Elisabeth expira quelques heures plus tard. Nous étions le samedi 10 septembre. Sa dépouille fut ramenée par le train jusqu'à Vienne où l'attendait François-Joseph anéanti et en larmes.
Elle voulait que son corps soit jeté à la mer, elle ne fut pas exhaussée. C’était une Habsbourg et sa place était dans le caveau impérial de la dynastie et non pas dans les abysses romantiques. Elle fut inhumée dans la crypte "Toscane" de la crypte impériale (Kaisergruft) du couvent des Capucins de Vienne où l'attendait son fils.
Puis, François-Joseph fit transporter sa sépulture dans la crypte éponyme qu’il avait fait aménager en 1908, et où il l'a rejoignit en 1916. Depuis, elle repose dans cette salle au décor froid et impersonnel qu'elle aurait détestée.

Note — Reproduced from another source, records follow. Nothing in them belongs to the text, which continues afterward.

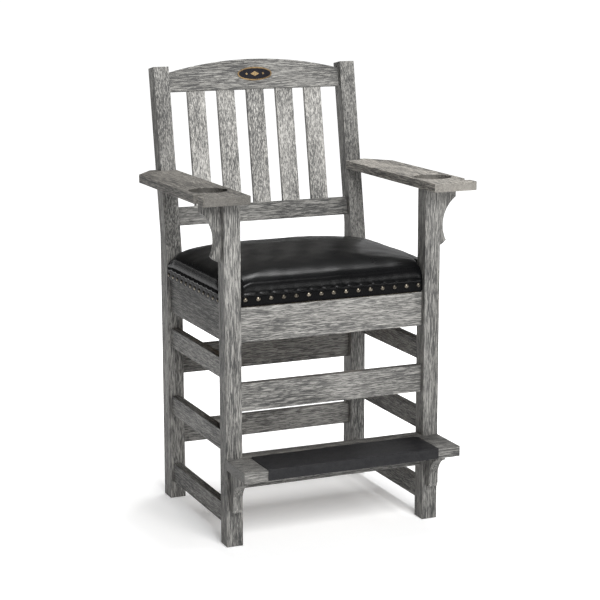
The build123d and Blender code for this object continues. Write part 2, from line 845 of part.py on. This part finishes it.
# Dowels and glides, as groups of separate solids
dowel_groups = {
    "frame_dowels": (frame_dowels, dowel_length),
    "back_dowels": (back_dowels, dowel_length),
    "arm_dowels": (arm_dowels, short_dowel_length),
    "corbel_dowels": (corbel_dowels, short_dowel_length),
    "footrest_dowels": (footrest_dowels, short_dowel_length),
}
for name, (places, length) in dowel_groups.items():
    with BuildPart() as dowels:
        with Locations(*places):
            Cylinder(dowel_radius, length)
    save(dowels, name)

with BuildPart() as floor_glides:
    with Locations(*glide_pins):
        Cylinder(glide_pin_radius, glide_pin_length)
        with Locations((0, 0, -(glide_pin_length + glide_height) / 2)):
            Cylinder(glide_radius, glide_height)
save(floor_glides, "floor_glides")

# Plain oval badge on the crest rail, with a dark field and a lozenge between two dots
with BuildPart() as badge_plate:
    with BuildSketch(badge_face):
        with Locations((0, badge_up)):
            Ellipse(badge_half_width, badge_half_height)
    extrude(amount=badge_thickness)
    with BuildSketch(badge_face.offset(badge_thickness)):
        with Locations((0, badge_up)):
            Ellipse(badge_half_width - badge_rim, badge_half_height - badge_rim)
    extrude(amount=-badge_sink, mode=Mode.SUBTRACT)
    for place in badge_pins:
        with Locations(place):
            Cylinder(badge_pin_radius, badge_pin_length)
save(badge_plate, "badge_plate")

with BuildPart() as badge_field:
    with BuildSketch(badge_face.offset(badge_thickness - badge_sink)):
        with Locations((0, badge_up)):
            Ellipse(badge_half_width - badge_rim - fit_gap, badge_half_height - badge_rim - fit_gap)
    extrude(amount=badge_sink / 2)
save(badge_field, "badge_field")

with BuildPart() as badge_ornament:
    with BuildSketch(badge_face.offset(badge_thickness - badge_sink / 2)):
        with BuildLine():
            Polyline(
                (-lozenge_half_width, badge_up),
                (0, badge_up - lozenge_half_height),
                (lozenge_half_width, badge_up),
                (0, badge_up + lozenge_half_height),
                (-lozenge_half_width, badge_up),
            )
        make_face()
        with Locations(*[(s * badge_dot_offset, badge_up) for s in (-1, 1)]):
            Circle(badge_dot_radius)
    extrude(amount=ornament_height)
save(badge_ornament, "badge_ornament")
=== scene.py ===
"""Looks, light and camera for the tall spectator chair. Metres, in the CAD's frame."""
import json
import math

import bpy
import bmesh
import numpy as np
from mathutils import Matrix, Vector, noise
from mathutils.geometry import delaunay_2d_cdt


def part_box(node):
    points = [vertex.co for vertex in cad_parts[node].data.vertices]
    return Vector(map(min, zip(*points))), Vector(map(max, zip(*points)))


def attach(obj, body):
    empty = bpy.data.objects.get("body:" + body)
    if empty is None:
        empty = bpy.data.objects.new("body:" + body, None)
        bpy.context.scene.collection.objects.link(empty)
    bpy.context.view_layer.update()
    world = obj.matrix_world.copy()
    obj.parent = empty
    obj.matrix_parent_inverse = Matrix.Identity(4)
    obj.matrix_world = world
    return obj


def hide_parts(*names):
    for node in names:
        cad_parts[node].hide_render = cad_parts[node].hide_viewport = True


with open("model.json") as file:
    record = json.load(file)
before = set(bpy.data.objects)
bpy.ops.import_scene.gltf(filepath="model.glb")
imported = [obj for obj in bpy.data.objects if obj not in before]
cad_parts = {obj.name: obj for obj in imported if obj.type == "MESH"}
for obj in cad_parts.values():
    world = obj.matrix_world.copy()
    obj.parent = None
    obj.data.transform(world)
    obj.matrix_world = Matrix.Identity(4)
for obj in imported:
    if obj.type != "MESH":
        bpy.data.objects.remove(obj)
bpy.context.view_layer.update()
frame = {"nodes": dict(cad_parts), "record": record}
nodes = frame["nodes"]
scene = bpy.context.scene


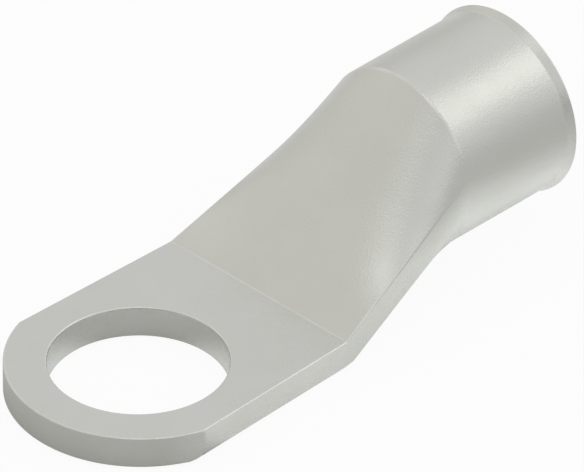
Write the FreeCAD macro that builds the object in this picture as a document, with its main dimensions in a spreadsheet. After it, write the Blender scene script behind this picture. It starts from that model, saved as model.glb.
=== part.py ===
import FreeCAD, Part
import math
import os
import Sketcher

# Ring terminal made from one length of tube: a flat palm with a stud hole, a squeezed middle and a round barrel.
# The stud hole's centre on the palm's underside is the origin, +X runs to the barrel's mouth and +Z is up.

vec = FreeCAD.Vector
doc = FreeCAD.newDocument("ring_terminal")

# Driving sizes in millimetres, each with a word as its alias.
sizeTable = [
    ("studHoleDiameter", 10.5, "clear hole for the stud"),
    ("palmThickness", 1.96, "two walls pressed together"),
    ("palmWidthAtHole", 15.0, "palm across the stud hole"),
    ("palmWidthAtBend", 14.38, "palm where it starts to rise"),
    ("tipExtraRadius", 0.43, "tip radius over half the palm's width"),
    ("tipCentreOffset", 0.24, "tip's centre past the hole's centre"),
    ("bendFromHole", 9.7, "hole centre to the bend line"),
    ("junctionFromHole", 21.2, "hole centre to the start of the round barrel"),
    ("mouthFromHole", 29.8, "hole centre to the barrel's mouth"),
    ("barrelDiameter", 11.38, "outside of the round barrel"),
    ("wallThickness", 1.0, "wall of the tube"),
    ("sideBandHeight", 2.3, "height of the side walls where they run into the barrel"),
    ("flareRise", 0.2, "how far the mouth's lip stands out"),
    ("flareLength", 0.42, "length of the lip along the barrel"),
    ("lipRadius", 0.06, "rounding of the lip's outer edge"),
    ("boreFlareDepth", 0.8, "depth of the rounded way into the bore"),
    ("boreFlareRise", 0.35, "how much the way in opens on each side"),
    ("lowerEdgeRadius", 0.5, "rounding along the palm's lower long edges"),
    ("cavityTipHeight", 0.4, "gap left where the two walls close"),
    ("edgeBreak", 0.08, "bevel along the palm's upper edges"),
]

sheet = doc.addObject("Spreadsheet::Sheet", "sizes")
size = {}
for row, (alias, value, note) in enumerate(sizeTable, start=1):
    sheet.set("A%d" % row, alias)
    sheet.set("B%d" % row, str(value))
    sheet.set("C%d" % row, note)
    sheet.setAlias("B%d" % row, alias)
    size[alias] = value
doc.recompute()

body = doc.addObject("PartDesign::Body", "ring_terminal")
body.Label = "ring_terminal"


def originPlane(role):
    return next(feature for feature in body.Origin.OriginFeatures if feature.Role == role)


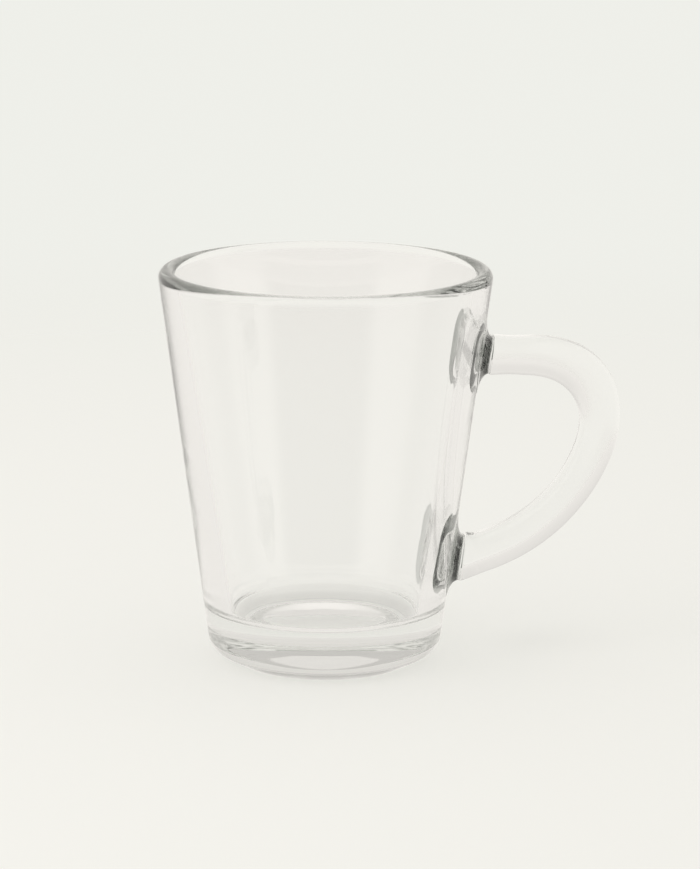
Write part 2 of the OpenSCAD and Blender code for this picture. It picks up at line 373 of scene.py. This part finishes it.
def make_cup_shell(s):
    """The whole cup as one closed shell: foot, outer wall, lip, inner wall and floor."""
    cup = Cup(s)
    foot_r = s.foot_d / 2
    ring_in = Vector((foot_r - s.foot_ring_w, 0))
    ring_out = Vector((foot_r, 0))
    punt_edge = Vector((ring_in.x - s.punt_slope_w, s.punt_h))
    punt_flat = Vector((s.punt_flat_r, s.punt_h + s.punt_dome_h))
    floor_flat = Vector((s.floor_flat_r, s.floor_z - s.floor_dish))
    pen = Pen("cup_shell", Vector((0, punt_flat.y)))
    pen.rounded(punt_flat, punt_edge, s.dish_r)
    pen.rounded(punt_edge, ring_in, s.punt_edge_r)
    pen.rounded(ring_in, ring_out, s.foot_edge_r / 2)
    pen.rounded(ring_out, cup.foot_corner(), s.foot_edge_r)
    pen.rounded(cup.foot_corner(), cup.wall(s.cup_h), s.foot_corner_r)
    pen.line(cup.lip + cup.out * cup.lip_r)
    pen.arc(cup.lip, math.pi + cup.lean - cup.bore_lean)
    pen.rounded(cup.low, floor_flat, s.floor_corner_r)
    pen.rounded(floor_flat, Vector((0, floor_flat.y)), s.dish_r)
    pen.line(Vector((0, floor_flat.y)))
    return pen.spin_round(s.around)


def shade(obj, sharp=40):
    """Smooth shading, with hard edges past an angle in degrees."""
    pick(obj)
    bpy.ops.object.shade_smooth_by_angle(angle=math.radians(sharp))
    deselect()


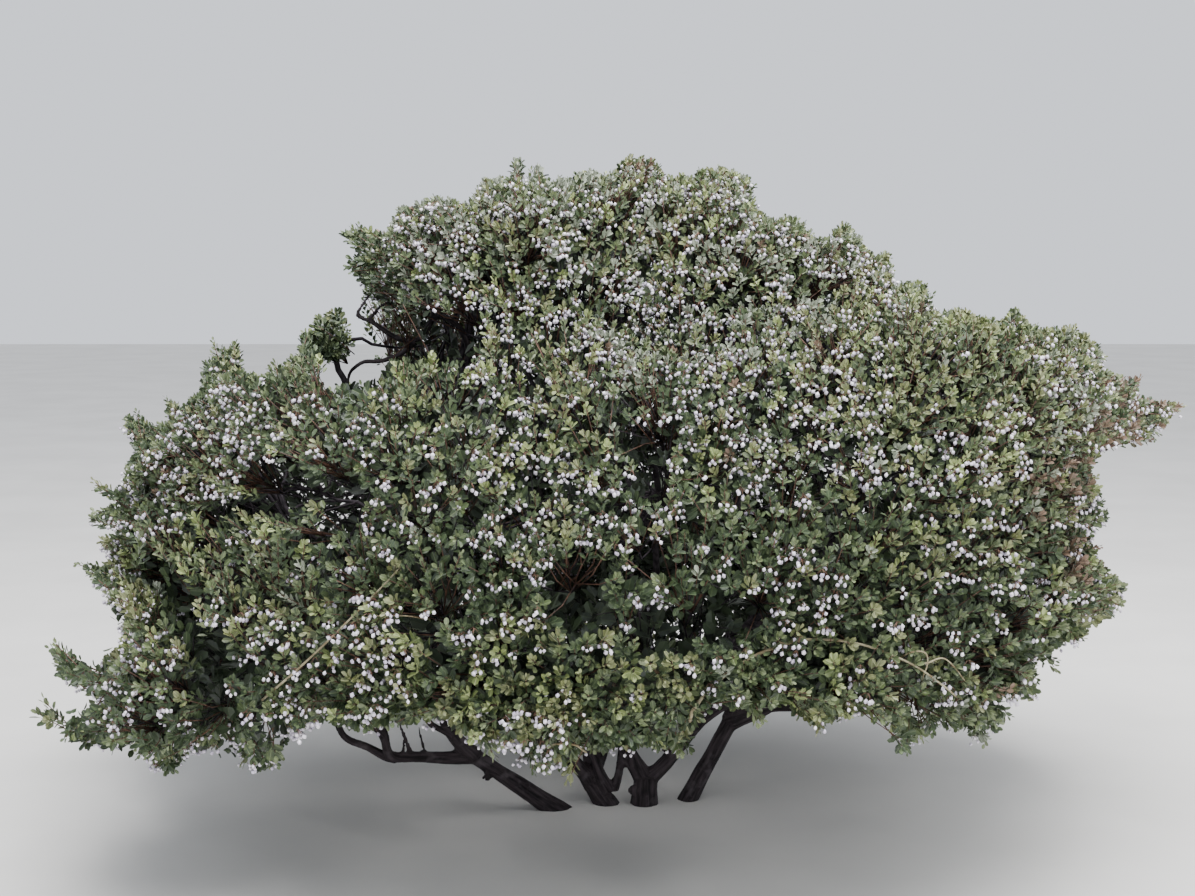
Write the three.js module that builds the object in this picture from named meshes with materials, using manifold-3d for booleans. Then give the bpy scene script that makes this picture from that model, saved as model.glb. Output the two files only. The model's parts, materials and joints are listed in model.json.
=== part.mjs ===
// A wide flowering manzanita shrub. Four dark stems rise from one root crown, crooked boughs
// fan out under a low dome, and dense masses of leaves and hanging blossom close the dome.
// Millimetres, +Z up, +X to the right and -Y to the front. The origin is the middle of the
// main stem's flat cut at ground level.
import * as THREE from 'three';
import { mergeVertices } from 'three/addons/utils/BufferGeometryUtils.js';
import Module from 'manifold-3d';

const wasm = await Module();
wasm.setup();

// The dome is three rings of foliage masses with a few single ones. Each ring lies on an oval
// whose reach to the right, back, left and front is that of its outermost leaves. A ring's first
// mass stands at the azimuth "first", in degrees anticlockwise from +X. Masses are pushed out and
// lifted by their own amounts, in order, which makes the dome as uneven as a grown one.
const rings = [
  {
    name: 'skirt', first: 5, height: 435, depth: 260, rise: 215,
    reach: { right: 850, back: 790, left: 1010, front: 850 },
    push: [40, 0, 20, 0, 50, 30, 0, 0, -15],
    lift: [50, 10, 0, 15, 25, -50, 25, 45, 0],
  },
  {
    name: 'shoulder', first: 0, height: 670, depth: 280, rise: 230,
    reach: { right: 900, back: 770, left: 1000, front: 740 },
    push: [-30, 20, 0, 0, -10, 0, 0, 20],
    lift: [60, 70, 30, 20, -45, 0, 10, 50],
  },
  {
    name: 'brow', first: 55, height: 900, depth: 270, rise: 240,
    reach: { right: 600, back: 590, left: 640, front: 540 },
    push: [-30, 0, -50, 0, 0, -60],
    lift: [0, 40, 45, 45, 15, -30],
  },
];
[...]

Toujours contre sa volonté, elle subit l’inévitable et traditionnelle barbarie du prélèvement du cœur et des entrailles : le premier fut déposé en église des Augustins de Vienne et les secondes en la cathédrale Saint-Étienne.
C’est ainsi que s’acheva le sublime et douloureux destin d’Elisabeth d’Autriche qui reste l’une des héroïnes les plus romanesques imaginées par l’Histoire, objet d'un véritable culte en Autriche et en Hongrie.